◆ RECORD EXCERPTS:
--------
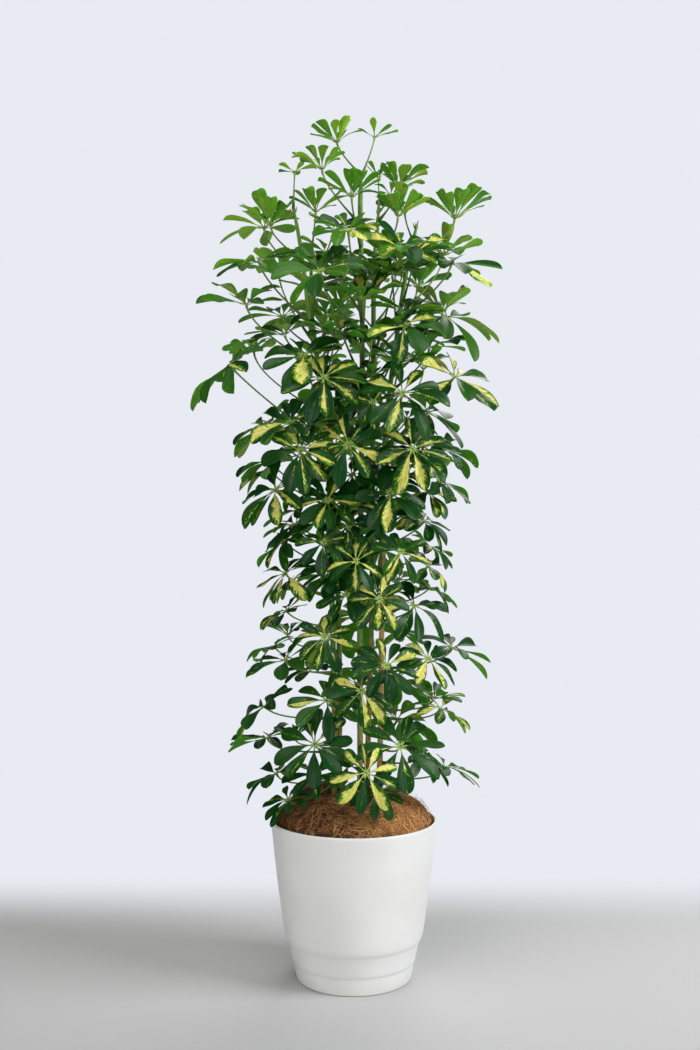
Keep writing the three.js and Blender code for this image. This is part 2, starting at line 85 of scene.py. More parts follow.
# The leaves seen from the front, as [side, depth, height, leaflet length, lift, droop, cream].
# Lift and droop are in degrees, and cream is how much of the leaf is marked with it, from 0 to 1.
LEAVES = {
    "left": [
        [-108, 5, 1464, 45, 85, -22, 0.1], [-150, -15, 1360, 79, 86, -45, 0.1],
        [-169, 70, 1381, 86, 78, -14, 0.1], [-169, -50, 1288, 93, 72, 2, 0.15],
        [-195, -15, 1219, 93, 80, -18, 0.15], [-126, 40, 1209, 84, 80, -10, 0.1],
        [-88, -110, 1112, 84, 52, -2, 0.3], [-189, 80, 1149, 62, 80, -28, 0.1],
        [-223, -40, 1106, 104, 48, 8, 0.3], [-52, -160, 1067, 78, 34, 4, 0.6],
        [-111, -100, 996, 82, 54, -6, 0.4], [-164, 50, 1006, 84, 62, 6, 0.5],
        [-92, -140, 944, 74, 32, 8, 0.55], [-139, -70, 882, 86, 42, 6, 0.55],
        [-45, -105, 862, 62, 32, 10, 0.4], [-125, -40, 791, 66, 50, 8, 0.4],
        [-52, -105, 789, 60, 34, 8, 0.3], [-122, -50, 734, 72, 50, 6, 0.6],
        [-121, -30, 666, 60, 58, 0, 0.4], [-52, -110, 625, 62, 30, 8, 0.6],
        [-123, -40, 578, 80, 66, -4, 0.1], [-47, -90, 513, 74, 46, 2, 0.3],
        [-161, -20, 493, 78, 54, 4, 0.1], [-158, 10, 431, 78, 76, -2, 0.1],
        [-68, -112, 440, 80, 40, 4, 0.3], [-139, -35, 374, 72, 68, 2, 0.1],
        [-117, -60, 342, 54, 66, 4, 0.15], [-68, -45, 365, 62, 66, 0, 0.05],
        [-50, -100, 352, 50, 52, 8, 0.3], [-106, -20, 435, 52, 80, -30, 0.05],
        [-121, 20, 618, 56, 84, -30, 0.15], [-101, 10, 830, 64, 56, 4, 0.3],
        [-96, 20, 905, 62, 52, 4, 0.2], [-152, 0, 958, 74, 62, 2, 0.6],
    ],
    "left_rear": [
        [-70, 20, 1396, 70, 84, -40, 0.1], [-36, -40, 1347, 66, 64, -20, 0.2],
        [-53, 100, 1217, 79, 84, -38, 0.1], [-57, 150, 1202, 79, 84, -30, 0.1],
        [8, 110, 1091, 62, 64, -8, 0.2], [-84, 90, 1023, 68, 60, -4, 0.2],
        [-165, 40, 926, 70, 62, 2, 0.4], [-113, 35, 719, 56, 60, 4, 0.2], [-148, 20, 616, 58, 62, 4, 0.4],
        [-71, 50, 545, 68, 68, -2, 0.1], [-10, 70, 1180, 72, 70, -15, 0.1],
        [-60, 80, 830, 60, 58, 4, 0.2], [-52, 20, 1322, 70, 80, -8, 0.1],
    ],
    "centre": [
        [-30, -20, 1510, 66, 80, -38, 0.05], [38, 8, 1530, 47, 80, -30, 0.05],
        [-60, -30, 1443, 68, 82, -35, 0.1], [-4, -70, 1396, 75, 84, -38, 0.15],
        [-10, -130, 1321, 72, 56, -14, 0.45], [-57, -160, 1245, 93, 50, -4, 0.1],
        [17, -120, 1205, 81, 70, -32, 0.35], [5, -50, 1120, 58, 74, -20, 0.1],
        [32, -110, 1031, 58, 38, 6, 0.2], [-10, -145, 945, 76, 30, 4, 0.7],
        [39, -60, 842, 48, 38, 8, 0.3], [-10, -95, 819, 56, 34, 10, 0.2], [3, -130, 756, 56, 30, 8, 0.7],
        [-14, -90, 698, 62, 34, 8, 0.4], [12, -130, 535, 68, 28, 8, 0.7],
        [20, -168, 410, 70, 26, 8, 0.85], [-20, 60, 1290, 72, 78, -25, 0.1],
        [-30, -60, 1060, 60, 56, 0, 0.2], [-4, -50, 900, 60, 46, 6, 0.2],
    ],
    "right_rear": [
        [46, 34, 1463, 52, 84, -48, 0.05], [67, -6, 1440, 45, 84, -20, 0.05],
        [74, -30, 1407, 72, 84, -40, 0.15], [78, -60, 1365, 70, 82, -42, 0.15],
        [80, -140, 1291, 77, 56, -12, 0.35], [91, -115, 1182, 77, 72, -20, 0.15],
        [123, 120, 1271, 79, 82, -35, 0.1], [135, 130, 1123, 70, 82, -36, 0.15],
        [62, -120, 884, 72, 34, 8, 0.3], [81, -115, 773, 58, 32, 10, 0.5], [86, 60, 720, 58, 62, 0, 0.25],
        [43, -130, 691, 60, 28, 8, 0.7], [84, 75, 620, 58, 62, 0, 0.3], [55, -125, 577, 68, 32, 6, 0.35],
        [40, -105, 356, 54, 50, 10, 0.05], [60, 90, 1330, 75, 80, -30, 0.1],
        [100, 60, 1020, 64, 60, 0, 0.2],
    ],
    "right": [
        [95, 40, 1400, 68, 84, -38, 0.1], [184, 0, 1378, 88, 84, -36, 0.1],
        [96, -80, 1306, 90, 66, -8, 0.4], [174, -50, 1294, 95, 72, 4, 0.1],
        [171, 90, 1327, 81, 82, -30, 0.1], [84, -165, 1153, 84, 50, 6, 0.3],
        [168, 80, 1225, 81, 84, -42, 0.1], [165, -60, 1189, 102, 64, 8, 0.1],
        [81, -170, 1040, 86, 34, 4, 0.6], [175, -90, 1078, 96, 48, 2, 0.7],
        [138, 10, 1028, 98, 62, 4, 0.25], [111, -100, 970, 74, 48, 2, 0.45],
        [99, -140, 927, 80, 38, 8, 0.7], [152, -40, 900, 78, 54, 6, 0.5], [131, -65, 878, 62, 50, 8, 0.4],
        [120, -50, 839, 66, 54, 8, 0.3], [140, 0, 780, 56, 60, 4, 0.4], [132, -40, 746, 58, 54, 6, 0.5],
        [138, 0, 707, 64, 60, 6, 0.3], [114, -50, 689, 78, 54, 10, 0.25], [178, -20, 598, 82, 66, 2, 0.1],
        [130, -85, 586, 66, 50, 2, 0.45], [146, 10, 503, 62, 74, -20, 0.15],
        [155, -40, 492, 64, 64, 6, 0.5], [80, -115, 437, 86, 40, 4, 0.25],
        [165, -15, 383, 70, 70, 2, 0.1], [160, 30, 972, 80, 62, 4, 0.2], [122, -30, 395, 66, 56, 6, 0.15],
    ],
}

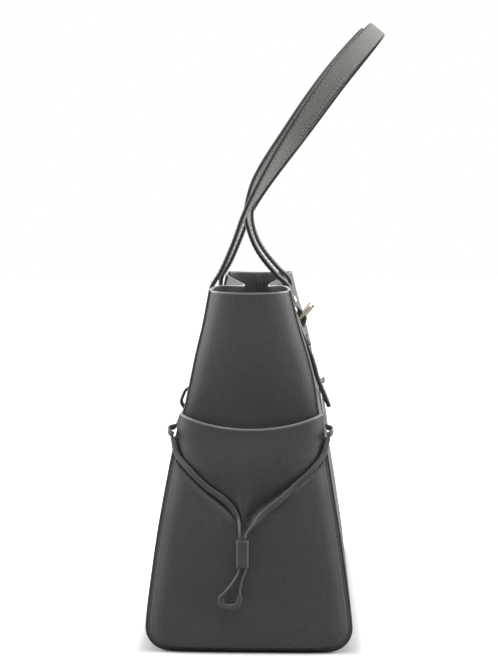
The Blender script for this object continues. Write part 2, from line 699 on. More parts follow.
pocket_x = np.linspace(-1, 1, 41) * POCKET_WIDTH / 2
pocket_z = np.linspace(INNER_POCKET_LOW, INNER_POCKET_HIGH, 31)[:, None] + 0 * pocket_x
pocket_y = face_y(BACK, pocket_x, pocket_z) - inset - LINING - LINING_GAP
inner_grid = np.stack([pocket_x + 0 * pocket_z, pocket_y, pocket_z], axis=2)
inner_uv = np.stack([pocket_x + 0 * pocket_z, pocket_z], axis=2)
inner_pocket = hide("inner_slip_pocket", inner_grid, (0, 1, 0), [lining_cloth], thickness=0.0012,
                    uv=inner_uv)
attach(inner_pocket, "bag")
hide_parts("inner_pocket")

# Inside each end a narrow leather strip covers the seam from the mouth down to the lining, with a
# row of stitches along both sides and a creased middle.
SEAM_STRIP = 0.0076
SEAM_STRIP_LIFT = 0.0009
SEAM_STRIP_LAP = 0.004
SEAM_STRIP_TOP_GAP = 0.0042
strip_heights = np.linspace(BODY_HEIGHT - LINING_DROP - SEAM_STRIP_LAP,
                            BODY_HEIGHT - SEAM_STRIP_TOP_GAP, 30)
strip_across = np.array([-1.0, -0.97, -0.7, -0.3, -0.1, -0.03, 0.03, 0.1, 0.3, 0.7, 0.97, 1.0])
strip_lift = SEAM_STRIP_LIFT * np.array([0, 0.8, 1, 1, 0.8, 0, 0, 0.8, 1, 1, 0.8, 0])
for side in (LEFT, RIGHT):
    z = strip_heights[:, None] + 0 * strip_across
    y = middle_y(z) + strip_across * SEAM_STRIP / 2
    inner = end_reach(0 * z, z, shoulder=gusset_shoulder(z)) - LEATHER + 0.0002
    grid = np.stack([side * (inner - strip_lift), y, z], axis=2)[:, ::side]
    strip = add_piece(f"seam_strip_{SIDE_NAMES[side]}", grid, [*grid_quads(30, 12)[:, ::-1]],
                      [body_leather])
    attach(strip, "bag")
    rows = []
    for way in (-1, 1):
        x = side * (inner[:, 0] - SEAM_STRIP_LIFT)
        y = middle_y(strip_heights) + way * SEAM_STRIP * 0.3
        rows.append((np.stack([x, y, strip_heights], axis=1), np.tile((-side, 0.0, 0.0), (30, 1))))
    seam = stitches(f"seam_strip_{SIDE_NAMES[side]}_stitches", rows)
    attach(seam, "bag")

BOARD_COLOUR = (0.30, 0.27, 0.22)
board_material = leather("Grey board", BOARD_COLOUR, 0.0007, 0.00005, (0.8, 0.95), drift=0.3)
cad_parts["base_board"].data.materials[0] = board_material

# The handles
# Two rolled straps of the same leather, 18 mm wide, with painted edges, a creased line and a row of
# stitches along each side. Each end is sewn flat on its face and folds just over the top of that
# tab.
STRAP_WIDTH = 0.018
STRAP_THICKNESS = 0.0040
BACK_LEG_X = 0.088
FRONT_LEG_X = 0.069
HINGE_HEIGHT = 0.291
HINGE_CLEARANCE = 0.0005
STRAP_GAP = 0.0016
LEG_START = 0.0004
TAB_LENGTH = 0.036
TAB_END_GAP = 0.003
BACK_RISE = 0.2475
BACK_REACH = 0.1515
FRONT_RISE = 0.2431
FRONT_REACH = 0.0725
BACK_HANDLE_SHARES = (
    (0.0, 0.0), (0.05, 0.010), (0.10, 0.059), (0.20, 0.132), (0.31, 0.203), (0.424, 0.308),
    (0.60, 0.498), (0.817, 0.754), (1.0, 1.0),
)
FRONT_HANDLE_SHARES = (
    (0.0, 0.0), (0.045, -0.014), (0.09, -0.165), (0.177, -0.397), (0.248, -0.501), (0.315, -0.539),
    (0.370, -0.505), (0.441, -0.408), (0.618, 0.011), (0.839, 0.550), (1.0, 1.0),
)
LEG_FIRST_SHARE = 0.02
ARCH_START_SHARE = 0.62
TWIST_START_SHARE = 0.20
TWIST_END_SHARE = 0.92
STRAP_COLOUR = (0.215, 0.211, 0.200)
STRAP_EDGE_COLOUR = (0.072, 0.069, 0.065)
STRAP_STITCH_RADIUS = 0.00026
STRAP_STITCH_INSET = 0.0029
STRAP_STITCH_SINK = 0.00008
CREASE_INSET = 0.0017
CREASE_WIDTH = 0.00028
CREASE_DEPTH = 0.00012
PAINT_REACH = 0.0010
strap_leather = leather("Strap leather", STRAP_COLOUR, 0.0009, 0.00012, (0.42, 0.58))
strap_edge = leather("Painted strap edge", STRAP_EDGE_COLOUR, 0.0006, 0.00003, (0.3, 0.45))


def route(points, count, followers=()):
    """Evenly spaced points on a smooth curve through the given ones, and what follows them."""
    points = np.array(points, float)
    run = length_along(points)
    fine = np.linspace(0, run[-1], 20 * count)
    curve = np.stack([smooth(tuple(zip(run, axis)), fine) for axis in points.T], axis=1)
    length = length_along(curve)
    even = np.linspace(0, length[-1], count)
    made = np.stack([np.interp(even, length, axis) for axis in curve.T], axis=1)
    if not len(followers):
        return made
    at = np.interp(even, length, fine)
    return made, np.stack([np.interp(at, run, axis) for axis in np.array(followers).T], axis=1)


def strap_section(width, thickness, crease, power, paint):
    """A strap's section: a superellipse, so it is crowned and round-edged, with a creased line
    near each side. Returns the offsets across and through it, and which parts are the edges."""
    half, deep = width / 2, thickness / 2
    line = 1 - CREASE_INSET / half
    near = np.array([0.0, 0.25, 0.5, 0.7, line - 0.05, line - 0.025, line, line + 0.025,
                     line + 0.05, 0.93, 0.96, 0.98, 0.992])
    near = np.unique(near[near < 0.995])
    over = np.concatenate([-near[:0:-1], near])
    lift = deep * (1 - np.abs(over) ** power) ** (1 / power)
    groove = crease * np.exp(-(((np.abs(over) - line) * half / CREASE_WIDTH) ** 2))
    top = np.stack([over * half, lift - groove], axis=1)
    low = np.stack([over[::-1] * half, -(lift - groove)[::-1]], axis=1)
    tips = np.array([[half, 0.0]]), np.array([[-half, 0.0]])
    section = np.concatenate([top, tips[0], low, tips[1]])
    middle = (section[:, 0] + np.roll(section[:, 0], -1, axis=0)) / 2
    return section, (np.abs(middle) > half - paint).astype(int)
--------
◆ GIVEN PROBLEM: Check each line of the entries above, and show every one holding the word "More".

◆ EXPECTED ANSWER:
Keep writing the three.js and Blender code for this image. This is part 2, starting at line 85 of scene.py. More parts follow.
The Blender script for this object continues. Write part 2, from line 699 on. More parts follow.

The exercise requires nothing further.